Iraq has opened polling stations for security forces as well as expatriates in the first national elections since the Arab state declared victory over the Takfiri Daesh terror group.
On Thursday, 260 voting stations were opened across Iraq, including in Kurdistan semi-autonomous region, at 0400 GMT for nearly 130,000 members of the ministries of defense and interior as well as police, security forces and Kurdish Peshmerga fighters.
Over 850,000 Iraqi expatriates living in 21 foreign countries can also go to the polls on Thursday and Friday.
The nationwide election is scheduled for May 12 and only the voters who have voting cards are eligible to vote.
Since mid-April, 7,000 candidates have been campaigning for over 329 parliamentary seats.
It will be Iraq’s fourth parliamentary and provincial assembly polls since the ouster of long-time dictator Saddam Hussein in 2003 and the first election since the country managed to clear almost entire cities and towns of Daesh in a war that took more than three years and cost the oil-rich nation much of its government finances.
Meanwhile, police have intensified security measures across Baghdad.
According to local officials of the eastern province of Diyala, unknown gunmen attacked the vehicle of a Kurdish candidate, but the candidate did not sustain injuries.
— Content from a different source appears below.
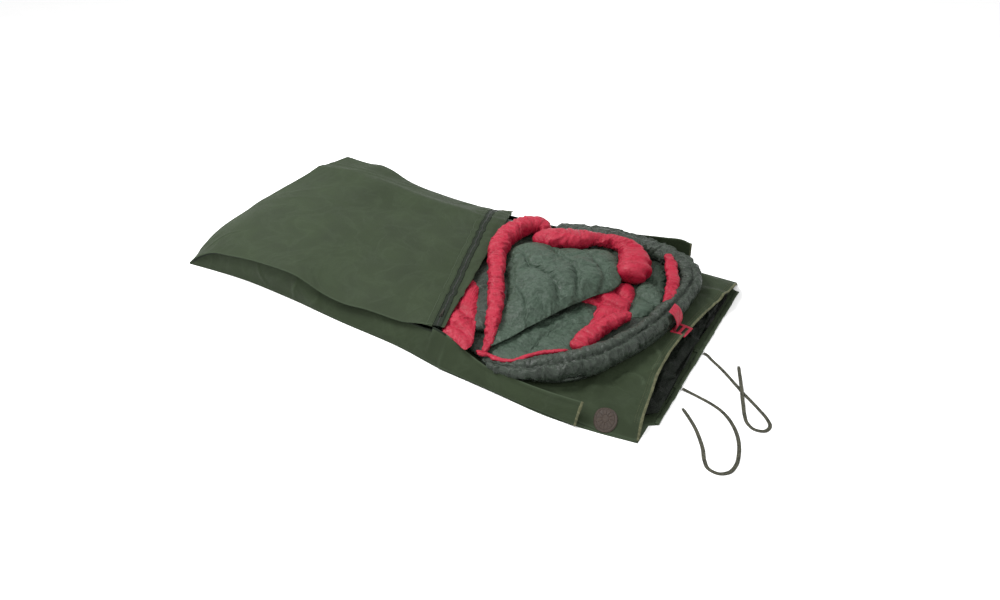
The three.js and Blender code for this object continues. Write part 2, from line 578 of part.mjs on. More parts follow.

On Monday, Daesh terrorists shot and killed Iraqi parliamentary candidate Faruq Zarzur al-Juburi, a contender from Vice President Ayad Allawi’s National Alliance list, at his home in Qayyarah in the northern province of Nineveh.
Late last month, Daesh spokesman Abu Hassan al-Muhajir stated that members of the terror outfit would attack polling stations, voters and candidates during national Iraqi elections, which are set to take place on Saturday.